SET TASK: Output the full listing word for word.

RECORDS PROVIDED:
------

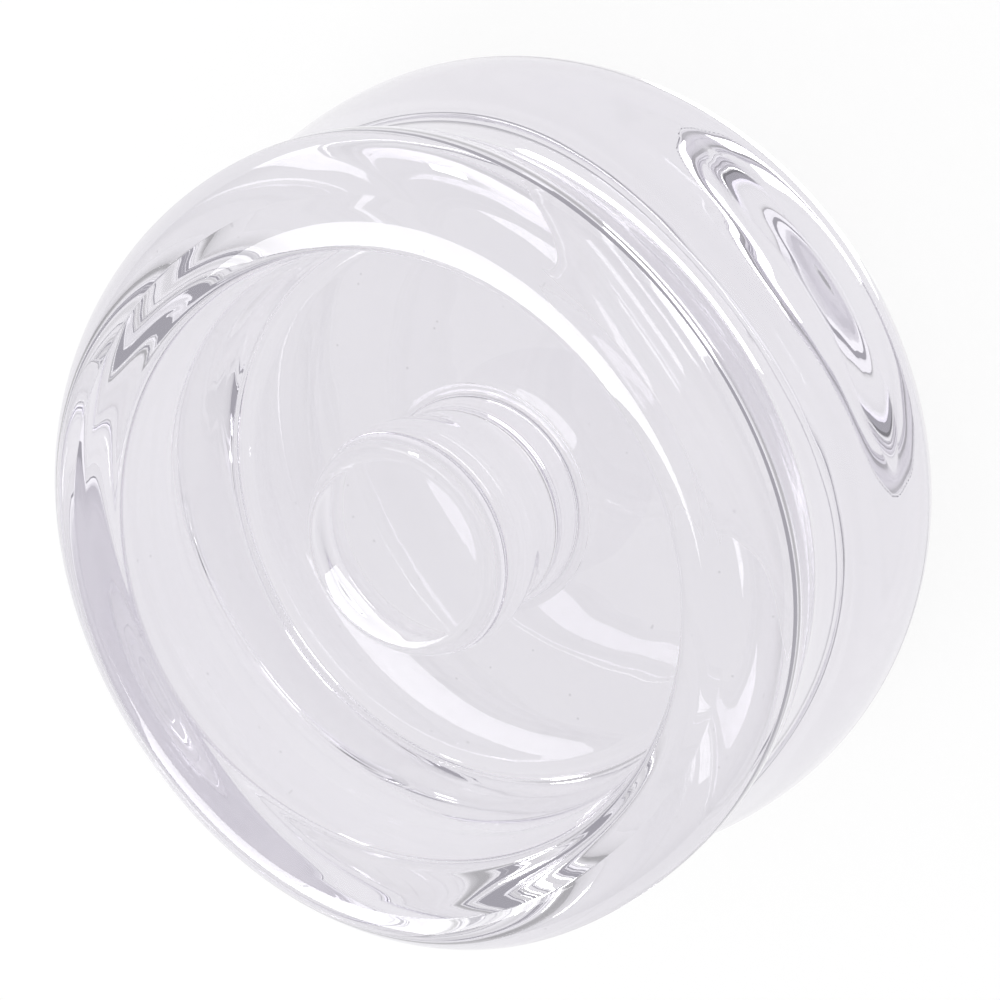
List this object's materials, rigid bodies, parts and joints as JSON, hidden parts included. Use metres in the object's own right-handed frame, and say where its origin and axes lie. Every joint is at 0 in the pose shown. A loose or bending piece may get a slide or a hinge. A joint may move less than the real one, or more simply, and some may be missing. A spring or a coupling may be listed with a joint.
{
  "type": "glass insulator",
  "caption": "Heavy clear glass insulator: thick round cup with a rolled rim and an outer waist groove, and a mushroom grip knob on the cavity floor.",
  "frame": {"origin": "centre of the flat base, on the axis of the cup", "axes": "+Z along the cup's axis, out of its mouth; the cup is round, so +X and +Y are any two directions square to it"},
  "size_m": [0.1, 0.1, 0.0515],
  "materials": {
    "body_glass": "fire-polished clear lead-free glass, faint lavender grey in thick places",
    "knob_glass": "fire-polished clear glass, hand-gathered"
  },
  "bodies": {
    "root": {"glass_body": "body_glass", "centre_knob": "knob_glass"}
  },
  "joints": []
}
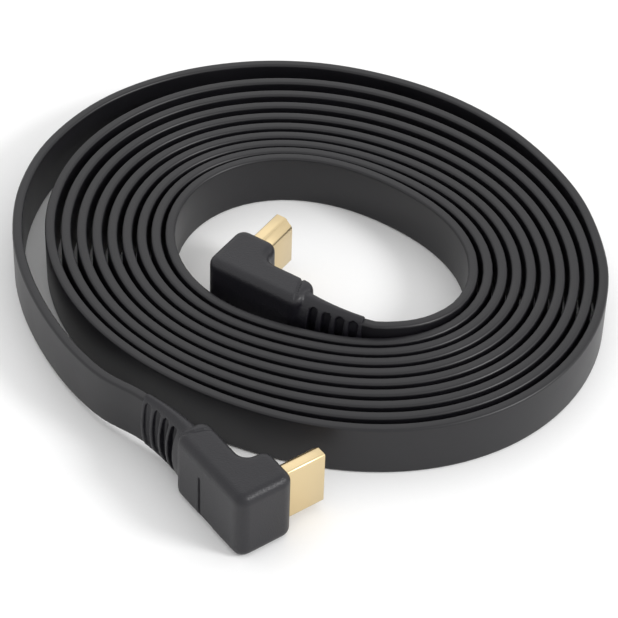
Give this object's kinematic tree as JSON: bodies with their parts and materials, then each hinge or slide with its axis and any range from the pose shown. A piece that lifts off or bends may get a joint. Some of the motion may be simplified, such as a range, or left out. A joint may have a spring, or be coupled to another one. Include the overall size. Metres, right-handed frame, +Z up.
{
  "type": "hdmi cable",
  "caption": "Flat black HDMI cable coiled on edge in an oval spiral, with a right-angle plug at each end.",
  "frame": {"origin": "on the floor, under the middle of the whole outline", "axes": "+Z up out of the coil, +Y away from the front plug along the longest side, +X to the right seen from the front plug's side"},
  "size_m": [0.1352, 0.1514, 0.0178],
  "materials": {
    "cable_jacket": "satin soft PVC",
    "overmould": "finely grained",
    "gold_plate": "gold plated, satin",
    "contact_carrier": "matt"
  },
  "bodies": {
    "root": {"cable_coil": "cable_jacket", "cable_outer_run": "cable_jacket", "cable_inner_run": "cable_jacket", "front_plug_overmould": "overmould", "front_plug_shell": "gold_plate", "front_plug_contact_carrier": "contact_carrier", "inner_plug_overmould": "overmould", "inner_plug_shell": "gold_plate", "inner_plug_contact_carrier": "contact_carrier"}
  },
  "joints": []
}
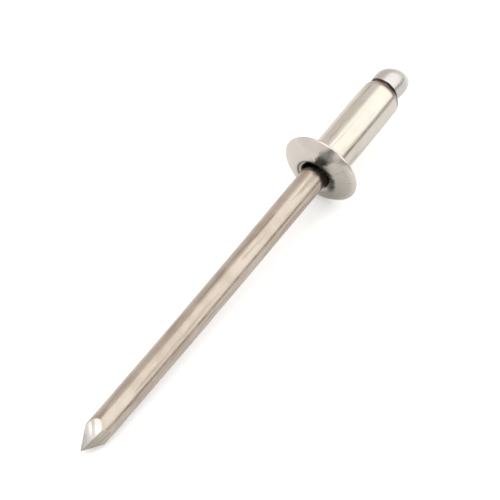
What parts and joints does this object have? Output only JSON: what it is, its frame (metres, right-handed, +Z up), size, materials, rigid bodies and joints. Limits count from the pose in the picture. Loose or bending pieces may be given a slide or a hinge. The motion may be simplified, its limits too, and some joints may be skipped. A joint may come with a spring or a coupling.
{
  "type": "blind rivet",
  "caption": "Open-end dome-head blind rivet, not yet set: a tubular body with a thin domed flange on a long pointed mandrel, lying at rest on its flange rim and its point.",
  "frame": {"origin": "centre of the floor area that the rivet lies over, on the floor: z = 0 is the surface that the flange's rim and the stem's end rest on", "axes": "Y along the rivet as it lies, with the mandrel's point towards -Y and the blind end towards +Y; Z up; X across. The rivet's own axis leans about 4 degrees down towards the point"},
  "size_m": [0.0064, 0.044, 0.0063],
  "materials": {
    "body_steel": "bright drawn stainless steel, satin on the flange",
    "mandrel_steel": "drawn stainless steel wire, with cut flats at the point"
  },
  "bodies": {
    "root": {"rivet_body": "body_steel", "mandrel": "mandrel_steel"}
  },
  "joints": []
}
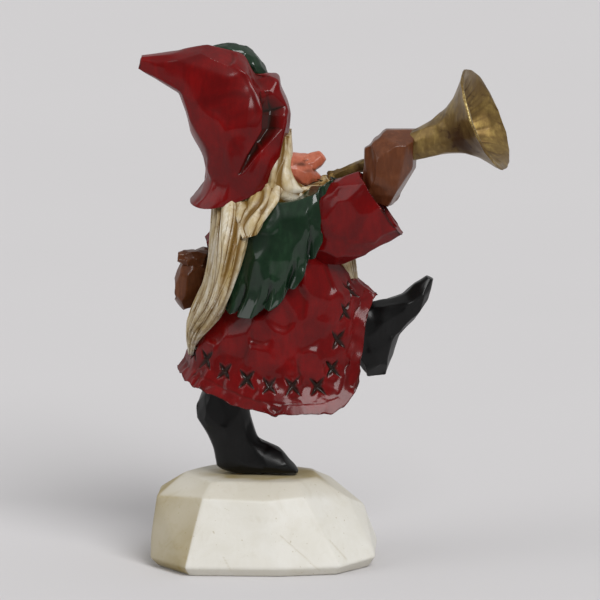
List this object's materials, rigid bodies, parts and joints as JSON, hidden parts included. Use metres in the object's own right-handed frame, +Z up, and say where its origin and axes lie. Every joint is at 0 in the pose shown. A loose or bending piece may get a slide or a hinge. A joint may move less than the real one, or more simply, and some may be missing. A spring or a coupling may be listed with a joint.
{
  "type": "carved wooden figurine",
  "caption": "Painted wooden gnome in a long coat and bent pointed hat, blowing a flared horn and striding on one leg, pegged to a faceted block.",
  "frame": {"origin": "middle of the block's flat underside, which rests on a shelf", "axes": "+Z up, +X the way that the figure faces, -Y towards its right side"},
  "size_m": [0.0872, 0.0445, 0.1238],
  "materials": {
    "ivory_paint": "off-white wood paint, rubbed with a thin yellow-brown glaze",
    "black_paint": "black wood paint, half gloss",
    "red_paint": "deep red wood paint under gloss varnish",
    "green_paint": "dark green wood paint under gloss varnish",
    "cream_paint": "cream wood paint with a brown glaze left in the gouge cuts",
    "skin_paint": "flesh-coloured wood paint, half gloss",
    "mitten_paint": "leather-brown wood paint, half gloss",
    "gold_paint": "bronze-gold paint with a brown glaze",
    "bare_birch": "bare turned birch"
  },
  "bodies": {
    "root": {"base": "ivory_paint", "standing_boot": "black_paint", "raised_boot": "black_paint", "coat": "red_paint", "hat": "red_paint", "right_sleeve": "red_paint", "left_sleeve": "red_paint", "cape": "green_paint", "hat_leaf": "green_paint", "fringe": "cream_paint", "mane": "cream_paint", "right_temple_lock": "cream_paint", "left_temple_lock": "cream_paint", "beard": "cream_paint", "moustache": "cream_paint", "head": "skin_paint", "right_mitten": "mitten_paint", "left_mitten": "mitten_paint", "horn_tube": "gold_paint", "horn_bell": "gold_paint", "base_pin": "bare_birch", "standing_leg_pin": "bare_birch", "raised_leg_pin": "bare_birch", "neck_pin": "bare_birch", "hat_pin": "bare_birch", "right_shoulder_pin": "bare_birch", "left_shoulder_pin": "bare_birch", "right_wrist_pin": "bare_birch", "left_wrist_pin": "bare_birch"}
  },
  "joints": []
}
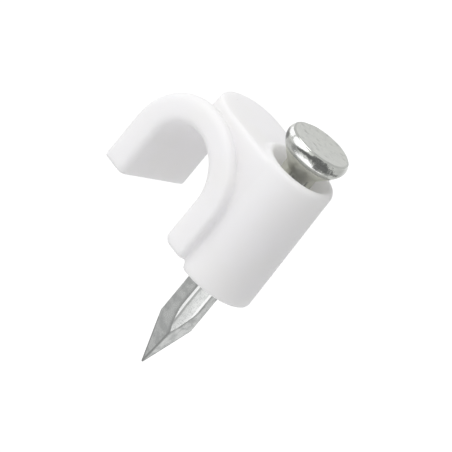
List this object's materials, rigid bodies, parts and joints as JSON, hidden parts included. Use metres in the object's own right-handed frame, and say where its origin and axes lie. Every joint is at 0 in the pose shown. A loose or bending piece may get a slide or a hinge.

------

OUTPUT OF THE TASK:
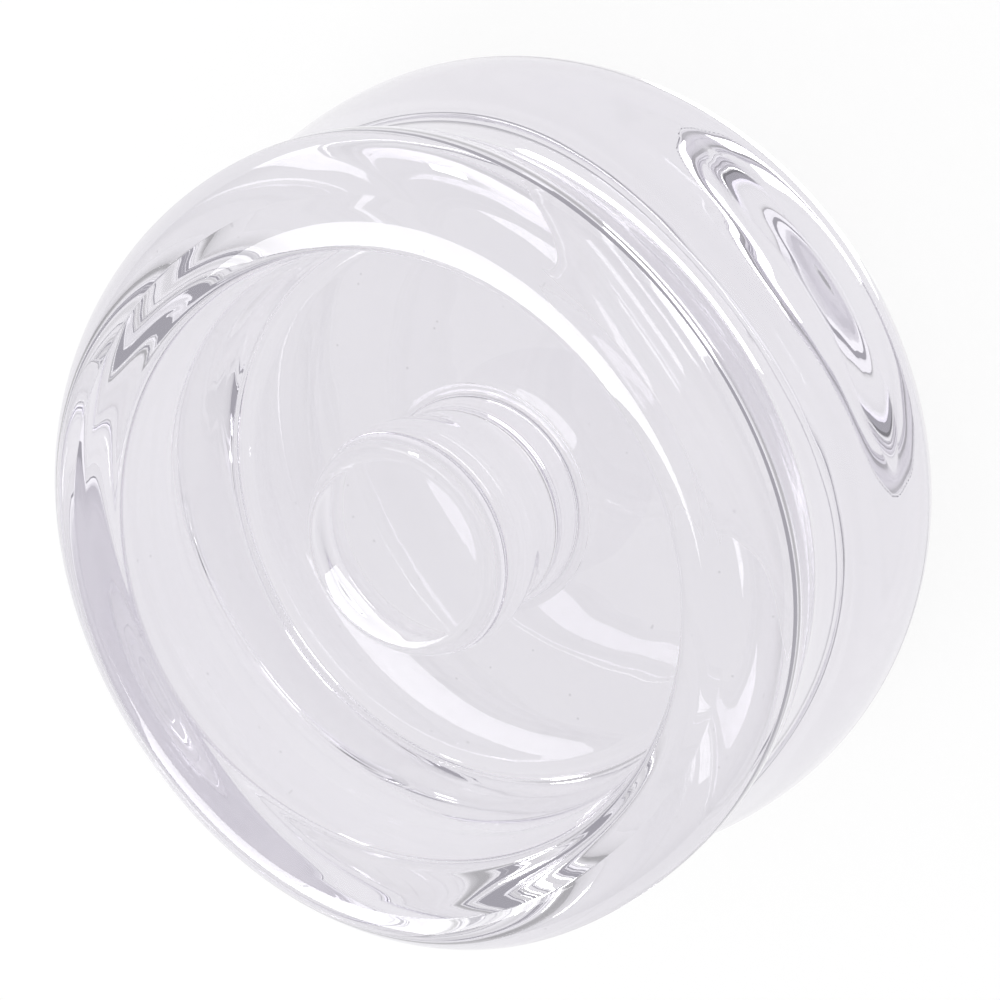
List this object's materials, rigid bodies, parts and joints as JSON, hidden parts included. Use metres in the object's own right-handed frame, and say where its origin and axes lie. Every joint is at 0 in the pose shown. A loose or bending piece may get a slide or a hinge. A joint may move less than the real one, or more simply, and some may be missing. A spring or a coupling may be listed with a joint.
{
  "type": "glass insulator",
  "caption": "Heavy clear glass insulator: thick round cup with a rolled rim and an outer waist groove, and a mushroom grip knob on the cavity floor.",
  "frame": {"origin": "centre of the flat base, on the axis of the cup", "axes": "+Z along the cup's axis, out of its mouth; the cup is round, so +X and +Y are any two directions square to it"},
  "size_m": [0.1, 0.1, 0.0515],
  "materials": {
    "body_glass": "fire-polished clear lead-free glass, faint lavender grey in thick places",
    "knob_glass": "fire-polished clear glass, hand-gathered"
  },
  "bodies": {
    "root": {"glass_body": "body_glass", "centre_knob": "knob_glass"}
  },
  "joints": []
}
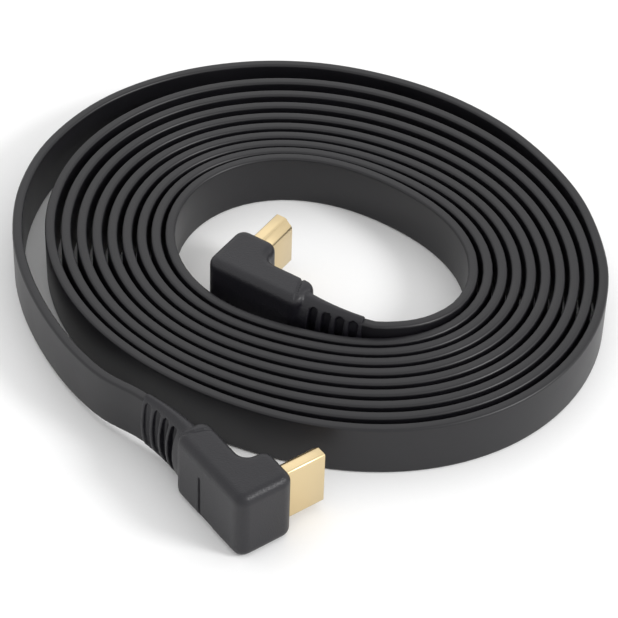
Give this object's kinematic tree as JSON: bodies with their parts and materials, then each hinge or slide with its axis and any range from the pose shown. A piece that lifts off or bends may get a joint. Some of the motion may be simplified, such as a range, or left out. A joint may have a spring, or be coupled to another one. Include the overall size. Metres, right-handed frame, +Z up.
{
  "type": "hdmi cable",
  "caption": "Flat black HDMI cable coiled on edge in an oval spiral, with a right-angle plug at each end.",
  "frame": {"origin": "on the floor, under the middle of the whole outline", "axes": "+Z up out of the coil, +Y away from the front plug along the longest side, +X to the right seen from the front plug's side"},
  "size_m": [0.1352, 0.1514, 0.0178],
  "materials": {
    "cable_jacket": "satin soft PVC",
    "overmould": "finely grained",
    "gold_plate": "gold plated, satin",
    "contact_carrier": "matt"
  },
  "bodies": {
    "root": {"cable_coil": "cable_jacket", "cable_outer_run": "cable_jacket", "cable_inner_run": "cable_jacket", "front_plug_overmould": "overmould", "front_plug_shell": "gold_plate", "front_plug_contact_carrier": "contact_carrier", "inner_plug_overmould": "overmould", "inner_plug_shell": "gold_plate", "inner_plug_contact_carrier": "contact_carrier"}
  },
  "joints": []
}
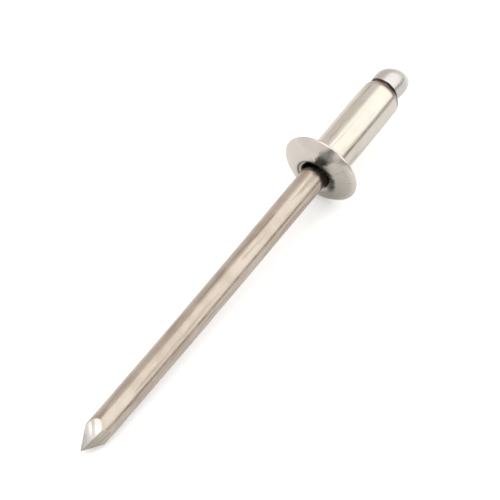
What parts and joints does this object have? Output only JSON: what it is, its frame (metres, right-handed, +Z up), size, materials, rigid bodies and joints. Limits count from the pose in the picture. Loose or bending pieces may be given a slide or a hinge. The motion may be simplified, its limits too, and some joints may be skipped. A joint may come with a spring or a coupling.
{
  "type": "blind rivet",
  "caption": "Open-end dome-head blind rivet, not yet set: a tubular body with a thin domed flange on a long pointed mandrel, lying at rest on its flange rim and its point.",
  "frame": {"origin": "centre of the floor area that the rivet lies over, on the floor: z = 0 is the surface that the flange's rim and the stem's end rest on", "axes": "Y along the rivet as it lies, with the mandrel's point towards -Y and the blind end towards +Y; Z up; X across. The rivet's own axis leans about 4 degrees down towards the point"},
  "size_m": [0.0064, 0.044, 0.0063],
  "materials": {
    "body_steel": "bright drawn stainless steel, satin on the flange",
    "mandrel_steel": "drawn stainless steel wire, with cut flats at the point"
  },
  "bodies": {
    "root": {"rivet_body": "body_steel", "mandrel": "mandrel_steel"}
  },
  "joints": []
}
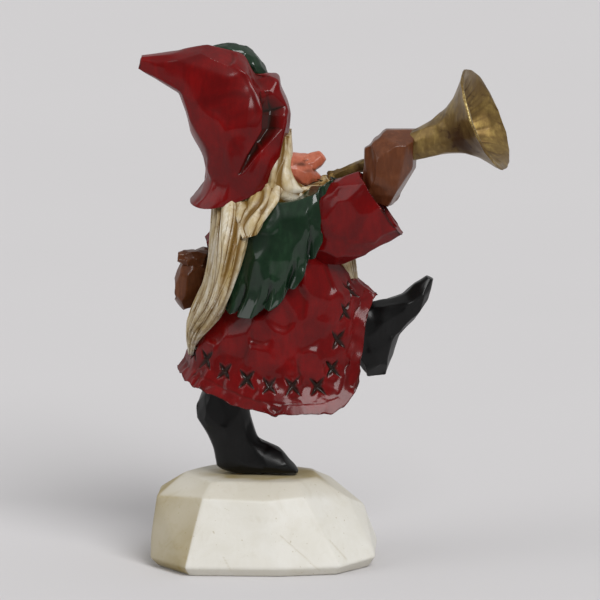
List this object's materials, rigid bodies, parts and joints as JSON, hidden parts included. Use metres in the object's own right-handed frame, +Z up, and say where its origin and axes lie. Every joint is at 0 in the pose shown. A loose or bending piece may get a slide or a hinge. A joint may move less than the real one, or more simply, and some may be missing. A spring or a coupling may be listed with a joint.
{
  "type": "carved wooden figurine",
  "caption": "Painted wooden gnome in a long coat and bent pointed hat, blowing a flared horn and striding on one leg, pegged to a faceted block.",
  "frame": {"origin": "middle of the block's flat underside, which rests on a shelf", "axes": "+Z up, +X the way that the figure faces, -Y towards its right side"},
  "size_m": [0.0872, 0.0445, 0.1238],
  "materials": {
    "ivory_paint": "off-white wood paint, rubbed with a thin yellow-brown glaze",
    "black_paint": "black wood paint, half gloss",
    "red_paint": "deep red wood paint under gloss varnish",
    "green_paint": "dark green wood paint under gloss varnish",
    "cream_paint": "cream wood paint with a brown glaze left in the gouge cuts",
    "skin_paint": "flesh-coloured wood paint, half gloss",
    "mitten_paint": "leather-brown wood paint, half gloss",
    "gold_paint": "bronze-gold paint with a brown glaze",
    "bare_birch": "bare turned birch"
  },
  "bodies": {
    "root": {"base": "ivory_paint", "standing_boot": "black_paint", "raised_boot": "black_paint", "coat": "red_paint", "hat": "red_paint", "right_sleeve": "red_paint", "left_sleeve": "red_paint", "cape": "green_paint", "hat_leaf": "green_paint", "fringe": "cream_paint", "mane": "cream_paint", "right_temple_lock": "cream_paint", "left_temple_lock": "cream_paint", "beard": "cream_paint", "moustache": "cream_paint", "head": "skin_paint", "right_mitten": "mitten_paint", "left_mitten": "mitten_paint", "horn_tube": "gold_paint", "horn_bell": "gold_paint", "base_pin": "bare_birch", "standing_leg_pin": "bare_birch", "raised_leg_pin": "bare_birch", "neck_pin": "bare_birch", "hat_pin": "bare_birch", "right_shoulder_pin": "bare_birch", "left_shoulder_pin": "bare_birch", "right_wrist_pin": "bare_birch", "left_wrist_pin": "bare_birch"}
  },
  "joints": []
}
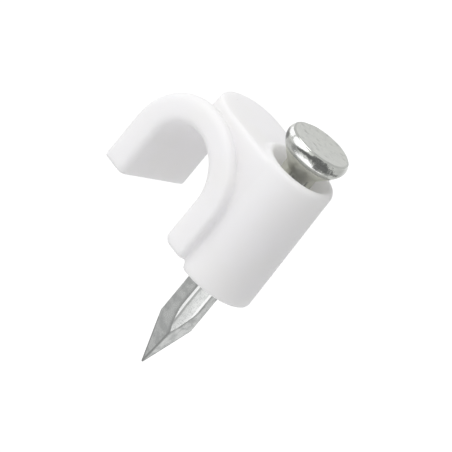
List this object's materials, rigid bodies, parts and joints as JSON, hidden parts included. Use metres in the object's own right-handed frame, and say where its origin and axes lie. Every joint is at 0 in the pose shown. A loose or bending piece may get a slide or a hinge.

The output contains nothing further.